21. An apparatus, comprising:

a processor configured to:

extract a rhythmic pattern based on the selected events; wherein the processor is configured to detect events by:

estimating a derivative of the energy envelope in one or more frequency bands;

identifying at least two peaks in the derivative; and

associating the at least two peaks with corresponding events, wherein timing information is extracted based on times associated with the peaks; and

an output configured to deliver the rhythmic pattern.

22. A method, comprising:

receiving a digital audio signal associated with a musical instrument;

extracting a rhythmic pattern based on the selected events; and

generating an acoustic signal based on the extracted rhythmic pattern and a second audio signal from the musical instrument.

23. The method of claim 22, wherein the acoustic signal is generated based on a delay pattern associated with the extracted rhythmic pattern.

24. The method of claim 23, further comprising initiating the analyzing of the digital audio signal in response to a control signal from a footswitch.

25. At least one computer-readable medium having stored therein computer-executable instructions for the method of claim 22.

26. An apparatus, comprising:

a processor configured to:

analyze a first digital audio signal from a musical instrument to detect events in the digital audio signal,

select events from the detected events based on scores associated with the events,

extract a rhythmic pattern based on the selected events, and

apply a delay pattern based on the extracted rhythmic pattern to a second audio signal from the musical instrument.
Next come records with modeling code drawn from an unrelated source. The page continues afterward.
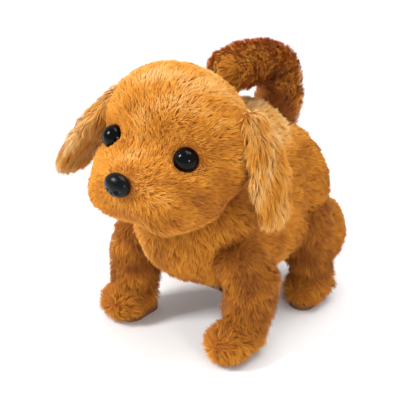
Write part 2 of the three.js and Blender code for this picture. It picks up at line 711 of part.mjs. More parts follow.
function addTail() {
  const path = tailPath();
  const bone = [[0, TAIL.y, 97], ...path.slice(1, -1)];
  const lever = CHASSIS.top - CHASSIS.wall - 0.4;
  const core = (grow) =>
    join(
      tube(bone, 1.6 + grow, 3, 12),
      rod("z", TAIL.post + grow, lever - 1.5, 100, [0, TAIL.y]),
    );
  const hub = rod("z", 3.6, lever - 2, lever, [0, TAIL.y]);
  const arm = join(hub, box([-1.4, TAIL.y - 8, lever - 2], [1.4, TAIL.y, lever]));
  piece("tail_core", join(core(0), arm), legPlastic);
  const fur = join(
    tube(path, TAIL.radius, 6, 14),
    ellipsoid(path.at(-1), [TAIL.radius, 6, TAIL.radius], 0, [12, 8]),
  );
  piece("tail_plush", largest(cut(fur, core(GAP))), plush);
  return [
    rod("z", TAIL.radius + 3.2, TAIL.base - 1.4, TAIL.base + 9, [0, TAIL.y + 3], 16),
    rod("z", TAIL.post + 4, CHASSIS.top - 2, TAIL.base + 2, [0, TAIL.y + 1.5]),
  ];
}

// ---------------------------------------------------------------- the plush coat of the body

function addBodyPlush(legsRoom, tailRoom) {
  const room = 0.4;
  const inside = plate(chassisOutline(-room), -CHASSIS.half - room, CHASSIS.half + room, 3);
  const headRoom = sweep(headForm(2.2, COARSE), NOD_PIVOT, X_AXIS, NOD_STEPS);
  const belly = slab([-16.4, 16.4], [-23.6, 46], [10, CHASSIS.bottom + 1], 3);
  const links = SIDES.map(([, s]) => {
    const travel = 5;
    const ys = [HIP_Y.front - LINK.half - travel, HIP_Y.hind + LINK.half + travel];
    const xs = [s * (CHASSIS.half - room), s * (LINK.outer + ROOM)].sort((a, b) => a - b);
    return box([xs[0], ys[0], LINK.z - LINK.half - 1], [xs[1], ys[1], LINK.z + LINK.half + 1.4]);
  });
  const cranks = SIDES.map(([, s]) => rod("x", 6, s * 22.5, s * 26.6, [HIP_Y.hind, CRANK.z]));
  const neck = neckForm(ROOM);
  const coat = cut(bodyForm(), inside, headRoom, belly, links, cranks, neck, legsRoom, tailRoom);
  piece("body_plush", largest(coat), plush);
}

const legsRoom = addLegs();
addLinks();
addChassis();
addBatteries();
addBatteryDoor();
addElectrics();
addGears();
addHead();
addEars();
const tailRoom = addTail();
addBodyPlush(legsRoom, tailRoom);

export default pet;
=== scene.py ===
"""The looks of a plush walking puppy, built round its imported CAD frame.

Every plush cover is a stuffed skin with pile on it. A skin is a union of rounded lumps, then put under pressure
as cloth that is held where seams, eyes and nose pull it in. The pile is real geometry: short bent strands that
lean and gather in tufts. Lengths in the tables are millimetres, and Blender's are metres.
"""

import math
from dataclasses import dataclass, replace
from typing import Callable

import bmesh
import bpy
import numpy as np
from mathutils import Euler, Matrix, Vector
from mathutils.kdtree import KDTree


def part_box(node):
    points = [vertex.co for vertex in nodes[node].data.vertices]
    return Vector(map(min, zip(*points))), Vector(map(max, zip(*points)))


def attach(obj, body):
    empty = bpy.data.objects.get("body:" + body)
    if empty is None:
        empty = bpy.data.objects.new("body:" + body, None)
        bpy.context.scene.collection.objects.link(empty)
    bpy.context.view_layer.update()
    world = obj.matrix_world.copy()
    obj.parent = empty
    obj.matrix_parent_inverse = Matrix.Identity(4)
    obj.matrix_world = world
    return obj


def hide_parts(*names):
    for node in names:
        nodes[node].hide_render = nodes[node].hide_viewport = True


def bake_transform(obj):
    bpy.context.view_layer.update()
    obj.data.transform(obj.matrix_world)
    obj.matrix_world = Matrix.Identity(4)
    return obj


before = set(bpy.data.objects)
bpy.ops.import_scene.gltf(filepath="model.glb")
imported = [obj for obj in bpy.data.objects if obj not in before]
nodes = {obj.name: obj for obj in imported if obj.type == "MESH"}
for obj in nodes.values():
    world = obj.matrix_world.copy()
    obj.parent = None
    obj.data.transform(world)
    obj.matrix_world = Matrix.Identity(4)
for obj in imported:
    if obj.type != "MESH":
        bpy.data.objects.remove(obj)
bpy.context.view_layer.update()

MM = 0.001
PILE_RISE = 2.0  # how far the pile stands above its skin
SWELL = 1.0  # the furthest that pressure moves a skin
PRESSURE = 30000  # far above what a cushion takes, because these skins are so small
CLOTH_FRAMES = 20
LEFT, RIGHT = 1, -1


# ---------------------------------------------------------------- small helpers
def node_box(name):
    """A CAD node's lowest and highest corners, in millimetres."""
    low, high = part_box(name)
    return np.array(low) / MM, np.array(high) / MM


def middle(name):
    low, high = node_box(name)
    return (low + high) / 2


def ramp(x, start, end):
    """0 before start, 1 after end, and smooth between."""
    t = np.clip((x - start) / (end - start), 0, 1)
    return t * t * (3 - 2 * t)


def unit(v):
    return v / np.maximum(np.linalg.norm(v, axis=-1, keepdims=True), 1e-9)


def across(v, n):
    """The part of each vector that lies along the surface with normal n, at length 1."""
    return unit(v - n * (v * n).sum(1, keepdims=True))


def waves(p, size, seed, count=7):
    """Smooth noise from about -1 to 1 at the points, with features of that size."""
    rng = np.random.default_rng(seed)
    k = unit(rng.normal(size=(count, 3))) * rng.uniform(0.7, 1.4, (count, 1)) * (2 * math.pi / size)
    return np.sin(p @ k.T + rng.uniform(0, 2 * math.pi, count)).sum(1) / math.sqrt(count)


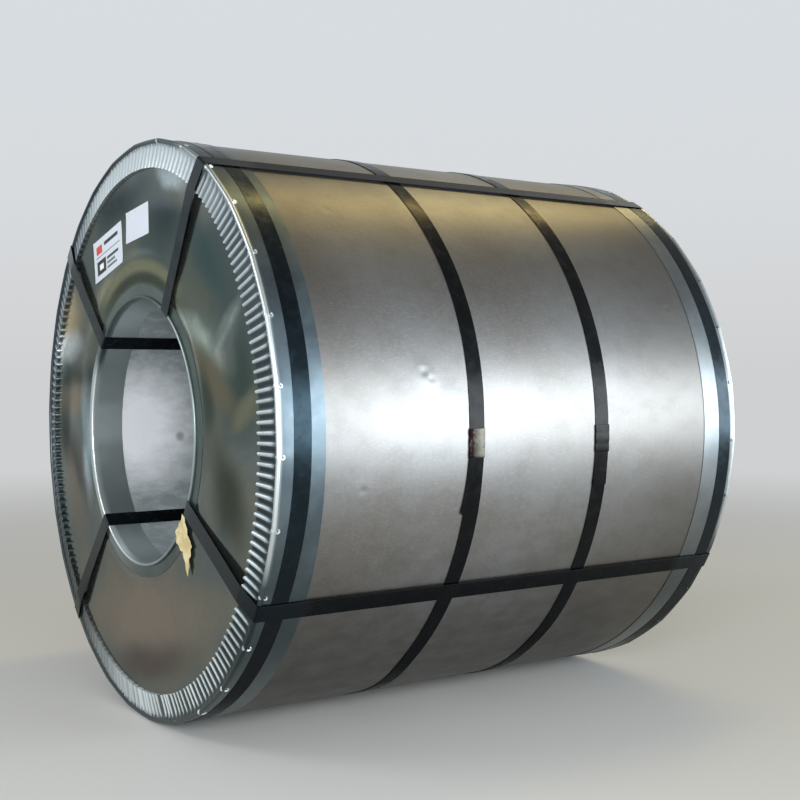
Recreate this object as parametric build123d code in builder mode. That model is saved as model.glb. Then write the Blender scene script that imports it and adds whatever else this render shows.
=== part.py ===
# A packed steel coil lying on its side, with its bore level and its labelled end facing -Y.
# The wound strip is lined and wrapped in galvanised sheet, its ends are covered by flat ring plates,
# crimped rings guard its edges, and steel bands hold the packing: four round the girth, four through the eye.
# Millimetres, +Z up. The origin is on the floor, midway between the ends and under the coil's axis.

import os
from math import asin, cos, degrees, radians, sin, sqrt

from build123d import *

os.makedirs("parts", exist_ok=True)

# The wound strip. Its turns have slipped towards the labelled end, the inner ones most, so each end is a shallow cone
coil_bore_radius = 254.0
coil_outer_radius = 548.0
coil_width = 1030.0
bore_slip = 7.0

# Sheets that line and wrap it
liner_thickness = 0.8
liner_seam_gap = 4.0
liner_seam_angle = 20.0
wrap_thickness = 0.8
wrap_lap_length = 70.0
wrap_lap_angle = 212.0
cover_thickness = 0.8

# Inner edge rings, which hold the liner and the end covers at the bore
inner_ring_thickness = 0.8
inner_ring_depth = 68.0
inner_lip_width = 27.0
inner_bead_radius = 3.0

# Outer edge rings, with a smooth leg on the wrap, a rolled bead and a crimped leg flared off the cover
outer_ring_thickness = 1.0
outer_leg_length = 84.0
outer_bead_radius = 4.2
outer_bead_rise = 2.0
face_leg_width = 50.0
face_leg_root_gap = 2.6
face_leg_flare = 11.0

# Steel bands and their seals
band_width = 31.75
band_thickness = 0.65
seal_length = 50.0
seal_thickness = 0.8
seal_clearance = 0.15
girth_band_margins = (39.0, 26.0)
girth_middle_places = (-130.0, 159.0)
girth_seal_angles = (112.0, -1.0, -1.0, 205.0)
girth_tail_lengths = (100.0, 100.0, 66.0, 100.0)
eye_band_angles = (60.0, 137.0, 228.0, 330.0)
eye_seal_reach = 0.62
eye_tail_length = 70.0
eye_flare_bend = 6.0

# Paper labels on the front cover, and a scrap of torn card caught under a band at the bore
label_thickness = 0.3
printed_label_size = (160.0, 86.0)
printed_label_centre = (-171.0, 354.0)
printed_label_tilt = 12.5
blank_label_size = (116.0, 61.0)
blank_label_centre = (-15.0, 399.0)
blank_label_tilt = 5.5
card_thickness = 0.8
card_outline = (
    (195.0, -137.0), (195.0, -161.0), (214.0, -182.0), (230.0, -202.0), (217.0, -217.0),
    (215.0, -245.0), (204.0, -246.0), (194.0, -226.0), (181.0, -218.0), (157.0, -205.0),
    (164.0, -193.0), (161.0, -174.0), (178.0, -160.0),
)

# Running clearances
seat_gap = 0.05
eye_gap = 0.1
edge_gap = 0.3

# Radii and planes that follow from the sizes above
half_width = coil_width / 2
liner_radius = coil_bore_radius - liner_thickness
eye_radius = liner_radius - inner_ring_thickness
wrap_radius = coil_outer_radius + wrap_thickness
lap_radius = wrap_radius + wrap_thickness
outer_leg_radius = lap_radius + outer_ring_thickness
rim_radius = outer_leg_radius + outer_bead_rise
bead_centre_radius = rim_radius - outer_bead_radius
cover_face = half_width + cover_thickness
bead_centre_reach = cover_face + outer_bead_radius / 2
lip_face = cover_face + inner_ring_thickness
inner_bead_reach = lip_face + inner_bead_radius / 2
inner_bead_crest = inner_bead_reach + inner_bead_radius
slip_slope = bore_slip / (coil_outer_radius - coil_bore_radius)
girth_band_places = (-half_width + girth_band_margins[0], *girth_middle_places, half_width - girth_band_margins[1])
axis_height = rim_radius

coil_axis = Axis((0, 0, axis_height), (0, 1, 0))


def radial_plane(angle):
    """Half-section at an angle from +X towards +Z: local x runs along the coil's axis, local y out from it."""
    turn = radians(angle)
    return Plane(origin=(0, 0, axis_height), x_dir=(0, 1, 0), z_dir=(sin(turn), 0, -cos(turn)))


def block(low_y, high_y, low_r, high_r, mode=Mode.ADD):
    """Rectangle in a half-section, between two places along the axis and two radii."""
    with Locations(((low_y + high_y) / 2, (low_r + high_r) / 2)):
        Rectangle(high_y - low_y, high_r - low_r, mode=mode)


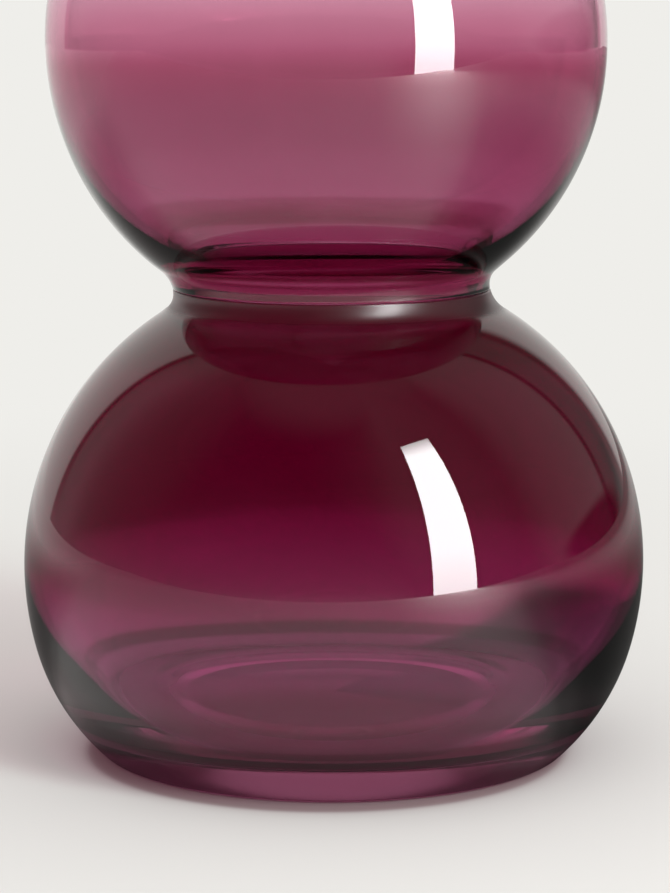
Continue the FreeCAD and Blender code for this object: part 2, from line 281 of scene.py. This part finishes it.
def turned(name, profile, closed):
    """A profile carried round Z: (radius, height) at angle a lies at (radius cos a, radius sin a, height).

    An open profile starts and ends on the axis, and a single point closes each pole. A closed one is a ring
    of wall all the way round. Every point then moves aside by lean(height).
    """
    angle = np.linspace(0, 2 * math.pi, AROUND, endpoint=False)
    ring = profile[:-1] if closed else profile[1:-1]
    radius, height = ring[:, :1], ring[:, 1:]
    x = radius * np.cos(angle) + lean(height)
    y = radius * np.sin(angle)
    z = height + 0 * angle
    points = np.stack([x, y, z], axis=2).reshape(-1, 3)
    rows = len(ring)
    first = np.arange(rows if closed else rows - 1)[:, None] * AROUND
    second = (first + AROUND) % (rows * AROUND)
    here = np.arange(AROUND)
    there = (here + 1) % AROUND
    quads = np.stack([first + here, first + there, second + there, second + here], axis=2).reshape(-1, 4)
    faces = quads.tolist()
    if not closed:
        poles = [[lean(profile[0, 1]), 0, profile[0, 1]], [lean(profile[-1, 1]), 0, profile[-1, 1]]]
        points = np.concatenate([points, poles])
        bottom = rows * AROUND
        last = (rows - 1) * AROUND
        faces += np.stack([there, here, np.full(AROUND, bottom)], axis=1).tolist()
        faces += np.stack([last + here, last + there, np.full(AROUND, bottom + 1)], axis=1).tolist()
    mesh = bpy.data.meshes.new(name)
    mesh.from_pydata(points.tolist(), [], faces)
    mesh.shade_smooth()
    piece = bpy.data.objects.new(name, mesh)
    bpy.context.scene.collection.objects.link(piece)
    return piece


def mark_skin(piece):
    """Attribute "skin": 1 where the wine-red layer lies, on the outside and underneath, and 0 inside.

    A point is inside if its surface faces the axis, or if it is the floor and faces up. All of the foot,
    under the floor, is outside.
    """
    count = len(piece.data.vertices)
    spot = np.empty(count * 3)
    piece.data.vertices.foreach_get("co", spot)
    x, y, z = spot.reshape(-1, 3).T
    normal = np.empty(count * 3)
    piece.data.vertices.foreach_get("normal", normal)
    facing = normal.reshape(-1, 3)
    x = x - lean(z)
    outward = (facing[:, 0] * x + facing[:, 1] * y) / np.maximum(np.hypot(x, y), 1e-6)
    on_floor = facing[:, 2] > FACES_UP
    under_foot = z < FLOOR_HEIGHT - UNDER_FLOOR
    skin = np.where(under_foot | (outward > 0) & ~on_floor, 1.0, 0.0)
    layer = piece.data.attributes.new("skin", "FLOAT", "POINT")
    layer.data.foreach_set("value", skin.astype(np.float32))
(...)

27. The apparatus of claim 26, wherein the processor is configured to extract the rhythmic pattern by locating at least one pattern period repetition.

28. The apparatus of claim 27, wherein the processor is configured to search for a repeating pattern by:

grouping events into candidate repeating periods;

matching events between the repeating periods;

selecting at least one repeating pattern based on the determined costs.

29. The apparatus of claim 26, wherein the extracted rhythmic pattern includes beat levels.